SPIRITUALITY and RELIGION

"The final influence sapping the strength of the republic that we will note, one again 
intimately intertwined with the failure of the social compact, and one which also was not 
amenable to treatment by a written constitution, was the gradual fading away of Roman 
paganism’s ability to provide a viable understanding for its adherents of their relationship 
with the cosmos." 

Replace the Roman Republics depreciation of the Pagan 'Mos maiorum' with todays shunning of Christianity.


"Voegelin points out that the pagan religion of Rome, with its civic focus, was the foundation upon which Roman political life rested. However, as the Romans exported their armies and their rule to more and more of the known world, they, willingly or not, imported the ideas of the people they had conquered back to Rome. In particular, the Roman’s encounters with Greek philosophy and the novel religions they met in their eastern provinces, most notably that of the Hebrews, gradually eroded their confidence in the superiority of their indigenous mythology."

"A perceptive Roman leader such as Augustus Ceasar clearly understood the debilitating effects of this loss of religious conviction on Rome’s civic health, and sought to revive traditional beliefs through measures aimed to turn back ‘widespread scepticism and rationalism’ but such policies proved to offer not cures but temporary palliatives.
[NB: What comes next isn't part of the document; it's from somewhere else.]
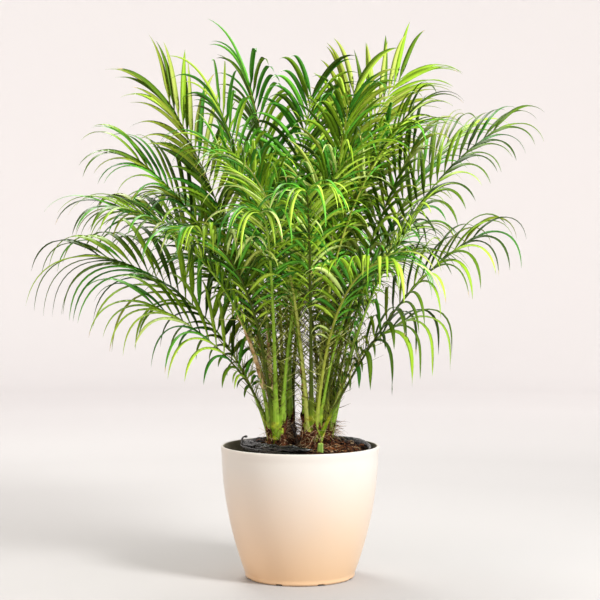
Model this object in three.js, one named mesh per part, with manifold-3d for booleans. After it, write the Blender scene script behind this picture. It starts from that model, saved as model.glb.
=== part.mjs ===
// A pygmy date palm in its pot: a clump of four short stems that carry arching feather fronds,
// rooted in a black nursery liner that stands in a smooth cream pot.
// Millimetres, +Z up, +Y away from the front. The origin is the centre of the pot's flat underside.
import * as THREE from 'three';
import { mergeVertices } from 'three/addons/utils/BufferGeometryUtils.js';
import Module from 'manifold-3d';

const wasm = await Module();
wasm.setup();

const clear = 0.3; // between solids that meet
const degree = Math.PI / 180;
const down = new THREE.Vector3(0, 0, -1);

const pot = {
  height: 250,
  rim: 150, // outer radius at the top
  foot: 102, // outer radius at the bottom
  wall: 5,
  floor: 8,
  edge: 6, // rounding of the foot
  lip: 2.5, // rounding of the rim
  band: 12, // height of the plain band under the rim
  crease: 0.8, // how far the band stands proud
  notches: 8,
  notchWidth: 13,
  notchHeight: 2,
  notchDepth: 14,
  rings: 6, // levels of the curved wall
  sides: 40,
};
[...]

It was not until the ascendancy of Christianity, several centuries later, that the Roman world finally re-discovered a cosmological basis upon which a coherent civil order could be erected. How could the hypothetical existence of a written constitution have succeeded in animating a political body whose soul was fading from the world?" 

As R.E. Smith would have it, ‘Thus concludes our study of the Republic's failure, a failure of the spirit, not of government."